In her poem ‘The Pomegranate’, Boland's running theme of Greek mythology and the story of Ceres and Persephone acts as a metaphor for her protective nature over her own daughter. Boland is forced to come to terms with the fact that her once child, now teenager’s free will can no longer be controlled by her mother. Much like Ceres could not prevent Persephone from eating the pomegranate, Boland cannot stop her daughter from making bad choices in life. This metaphor helps Boland understand that like everyone else, her daughter must live and learn. This powerful metaphor gives us, the reader, an insightful view into Boland's mothering, and the true intensity of the emotions involved.

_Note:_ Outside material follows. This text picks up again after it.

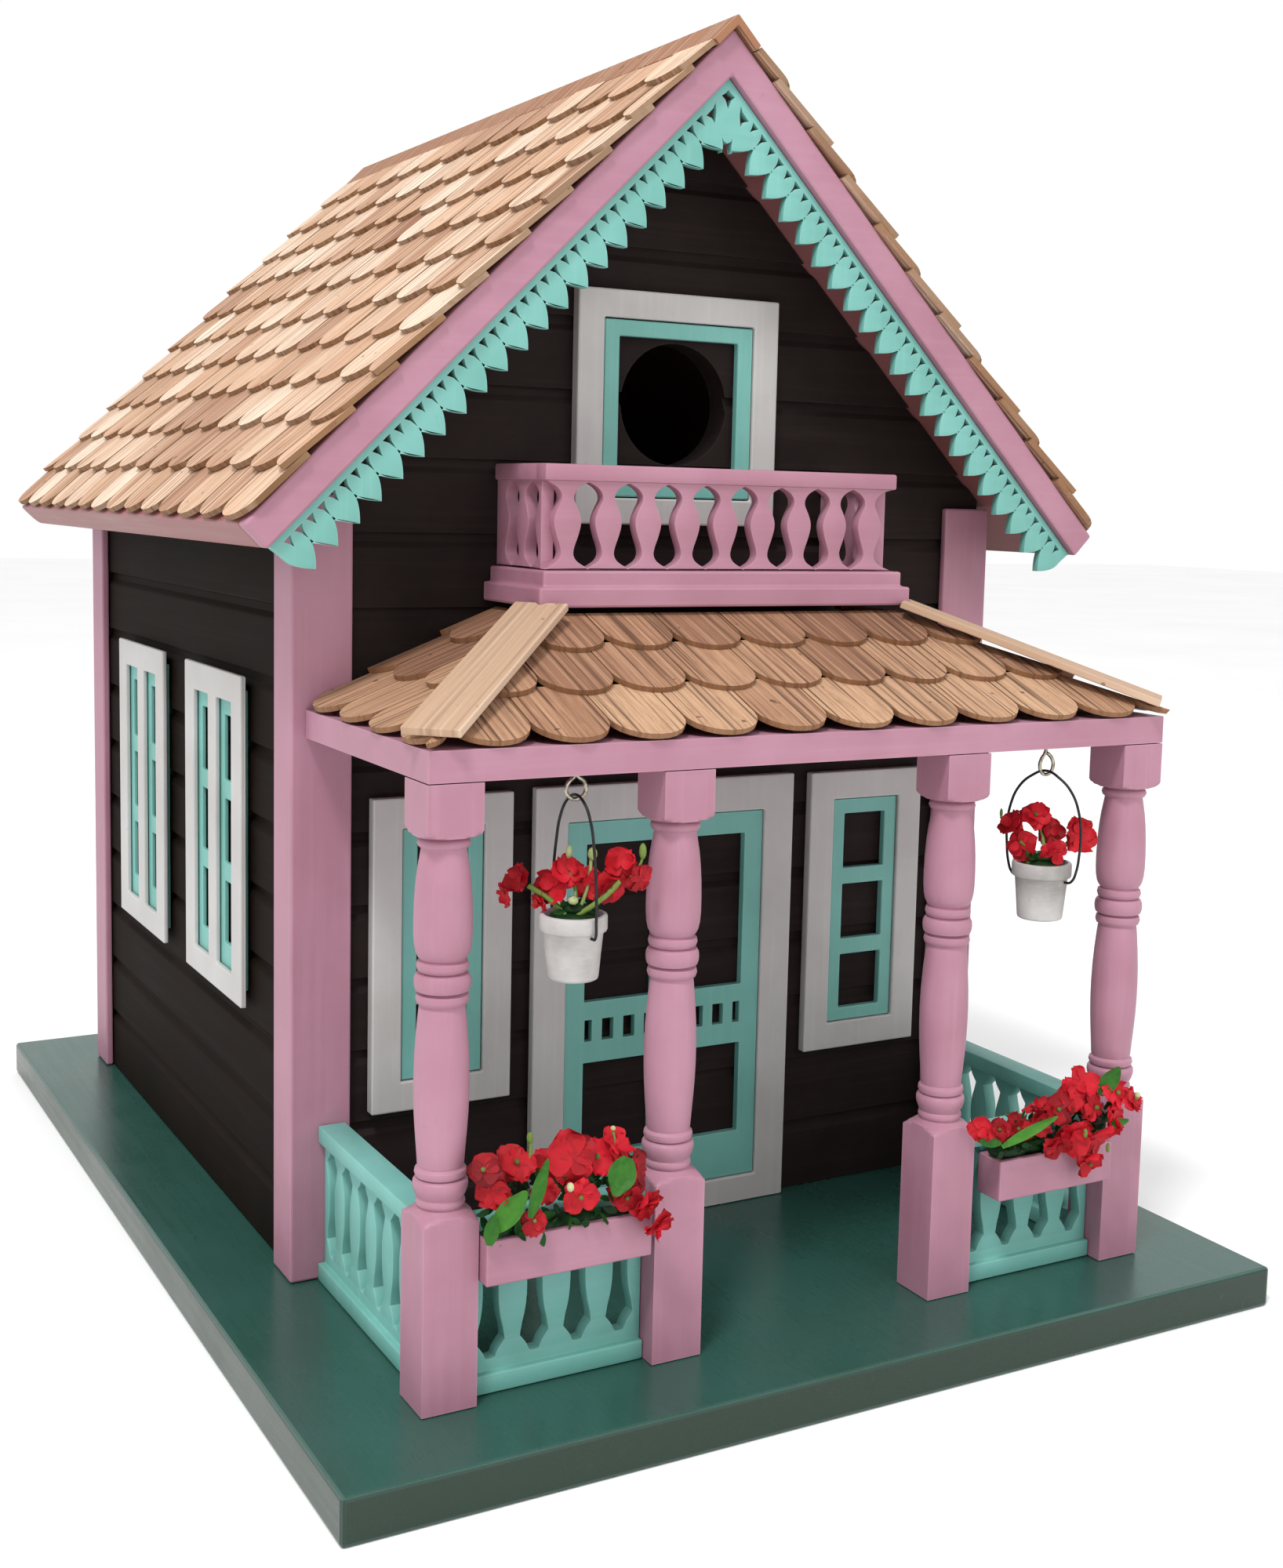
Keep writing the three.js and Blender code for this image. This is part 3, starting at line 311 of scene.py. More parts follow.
STEM = tinted("stems and buds", linear(64, 84, 34), linear(108, 128, 58), linear(196, 200, 156), 900,
              (0.55, 0.7), Specular_IOR_Level=0.25)
BLACK_WIRE = metal("black wire", linear(14, 14, 15), linear(40, 40, 42), (0.3, 0.5), 0.4)
NICKEL = metal("nickel wire", linear(120, 112, 92), linear(206, 200, 182), (0.18, 0.36), 1.0)


# ---- geometry helpers
def put(name, bm, material, body="house", sharp=35):
    """Turns a bmesh into a piece in the scene, smooth apart from edges sharper than the angle."""
    bmesh.ops.recalc_face_normals(bm, faces=bm.faces)
    limit = math.radians(sharp)
    for face in bm.faces:
        face.smooth = True
    for edge in bm.edges:
        if len(edge.link_faces) != 2 or edge.calc_face_angle(0) > limit:
            edge.smooth = False
    mesh = bpy.data.meshes.new(name)
    bm.to_mesh(mesh)
    bm.free()
    piece = bpy.data.objects.new(name, mesh)
    bpy.context.scene.collection.objects.link(piece)
    for one in material if isinstance(material, (list, tuple)) else [material]:
        mesh.materials.append(one)
    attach(piece, body)
    return piece


def add_bevel(piece, width):
    bevel = piece.modifiers.new("rounded edges", "BEVEL")
    bevel.width = width
    bevel.segments = 2
    bevel.limit_method = "ANGLE"
    bevel.angle_limit = math.radians(35)
    bevel.harden_normals = False
    normals = piece.modifiers.new("even shading", "WEIGHTED_NORMAL")
    normals.keep_sharp = True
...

Another technique used by Boland to convey these feelings is imagery, a central element of her style. As a poet, Boland is renowned for her use of descriptive metaphors and similes referencing nature, “I carried her past whitebeams and wasps, and honey­scented buddleias”.. This is a key description in her poem, T he Pomegranate, and highlights both her fond love for her child and the beauty of our world, something Boland always puts emphasis on when dealing with heavy topics such as innocence, war and maturity. While these topics are all stressed during the poem, the key themes and emotions portrayed by Boland through her descriptive, engaging language are those of loss and change as she accepts the inevitable change of her young girl growing up into an independent teenager, whom she can no longer protect from the dangers of life.
Boland expresses a statement of outrage in her poem,‘Child of Our Time’. This poem deals with the futility of the child’s death, accepts collective responsibility and emphasises how urgent it is that a lesson be learned from this tragedy. The language and form of the poem make the two qualities of tenderness and outrage evident from the beginning. The formal elegy starts in the first stanza as a ‘lullaby’ suitable for a child. Musical imagery and language, ­‘song’, ‘tune’, ‘rhythm’, ‘discord,’­ makes us realise the horrific contrast between what should have been a harmonious childhood and its cruel reality. The child should have learned the ‘idiom’ of his people, his relatives and friends. Boland portrays the horror that she felt by insisting that the only hope in the poem is that the adults in society will find a ‘new language’ of peace in the future.
By using rhyme the poet helps to make the poem more formal in its expression of grief. She varies her techniques between half rhymes, ‘instruct/protect’, and full rhyme ‘lullaby / cry’ and sibilance, ‘sleep in a world your final sleep has woken’ add to the musical effect of the poem. Repetition highlights the sense of grief, ‘broken images’. These elements create an inharmonious rhythm and showcase the poet's strong feelings.
In conclusion, Boland’s use of language contributes to the diverse range of emotions expressed in her poetry. Throughout the poems, ‘Love’, ‘The Famine Road’, ‘ The Pomegranate’ and ‘‘Child of our Time’, her use of various poetic techniques and distinct language convey her palette of intense feelings to the reader and helps communicate her interesting perspective on diverse issues.